I wanted this on eBay – but got outbid.
It’s one of the original brochures of the 1904 World’s Fair in St. Louis, where America first met the Filipinos in a setting that was essentially a human zoo, euphemistically called a “Filipino Exposition.”
An expo, what fun!?
During the week of Trump’s “go back” rhetoric, I was in Washington, D.C. doing my one-man show, “Emil Amok,” at the Capital Fringe. But the hot race talk of the day made me see a section of my show in a new way. It frames the “go back” story for every Filipino in America.
It begins with what happens after the Philippines was raped and pillaged in the Philippine-U.S. War —the rebellious post-mortem of the Spanish American War. The death toll of innocent civilians is estimated to be a million, just a fraction of the U.S. war dead.
White American show-biz entrepreneurs decided to put a happy face on that relative act of American genocide and help the government sell the U.S. colonization of the Philippines to the country and the world.
The expo featured 1,200 native Filipinos as if in a zoo: 40 different tribes, six Philippine villages, 70,000 exhibits, 725 Native soldiers.
The whole thing was billed as “second only to the world’s fair itself.”
It was also our “not-so-red-carpet” welcome to America, our new home and a harbinger of how Filipinos would be patronized and treated in this country, seen not as human beings equal to Whites but as America’s possessions.
They weren’t slaves, technically. Just America’s first colonized people. And they look so cute, don’t they? Real spear-chucking, loincloth-wearing genuine headhunters. And their families.
It’s a real example of a history no one talks about.
As I point out in my show, it’s America’s gateway to imperialism and explains the Filipino American experience. The 1904 World’s Fair coincided with the Chinese Exclusion Act process, which began in 1882, renewed in 1892 and then made Chinese immigration permanently illegal in 1902.
In part, the Filipinos were brought in to replace Chinese labor. It’s the reason the Filipino male to female ratio was 14-1. They were workers. Not intended to start families.
The labor purpose seemingly backfired because 30,000 Filipino men showed up, mostly in California by 1930.
They were colonized Americans. Nationals. They belonged. But it was also the Depression. Filipinos were taking jobs. And women.
Doors in Stockton had signs that said “Positively No Filipinos Allowed.” The Stockton Record editorialized that the Filipinos were not assimilable and shouldn’t be allowed to intermarry.
White nativists who feared the “peaceful penetration” by another race would move to exclude the Filipinos, just like they did with the Chinese.
As is often the case in any story, the best part was the sex parts.
Think White nationals fearing Filipinos stealing their White women and infecting the White race.
That’s how badly White men wanted Filipino men to go home.
In 1930s America, the so-called “Filipino Problem” was the burning immigration question.

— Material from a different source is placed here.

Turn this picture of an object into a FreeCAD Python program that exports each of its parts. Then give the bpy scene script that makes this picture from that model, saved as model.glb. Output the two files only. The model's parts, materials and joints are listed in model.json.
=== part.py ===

Politicians from Sacramento to D.C. were vocal. One of them was a member of the famed McClatchy media family.
And their ire was all directed toward Filipino men whom they saw as lusty effing rabbits.
There were no asylum seekers or caravans from Central America. No Mexican rapists, nor MS13 gang members. There were no people detained in cages.
In the 1930s, the big immigration issue involved that group of single Filipino men, mostly in California with the largest group in Stockton.
At the time, they were seen as not just threats to the sex part of White male privilege, but to the future ethnic purity of America.
In D.C., I explained my story to a Lyft driver, Freda, an older African-American woman driving me to my opening show.
I told her about the sexual jealousy of Whites toward Filipino men.
She looked at me and didn’t get it.
And then I said two words — Emmitt Till, a young African-American from Chicago, lynched in Mississippi after he was accused of whistling at a White woman.
Freda instantly understood my story.
Chronologically, Till’s murder came in 1955.
But the racist rage came from the same source that would fuel a “Go Home” story for every Filipino male in America in the 1930s.
My father was one of those single Filipino men at that time. He avoided Stockton and stayed in San Francisco because he knew that people were lynched in the Central Valley.
But his treatment in America was first framed by the Filipino human zoos at the 1904 World’s Fair.
I didn’t get the brochure on eBay. I was in the theater and got outbid.
But I don’t need it to tell his story and weave it into my own eastward journey that includes Harvard and NPR.
I brought my dad with me.
Few people, Asian Americans, Filipino Americans, Whites, have heard the full Filipino story. It’s forgotten history, which is understandable considering what a racist, sexist country America is.
Filipino head-hunters in loincloths on public display aren’t exactly a feel-good story.
It’s something America would rather forget. I won’t let them.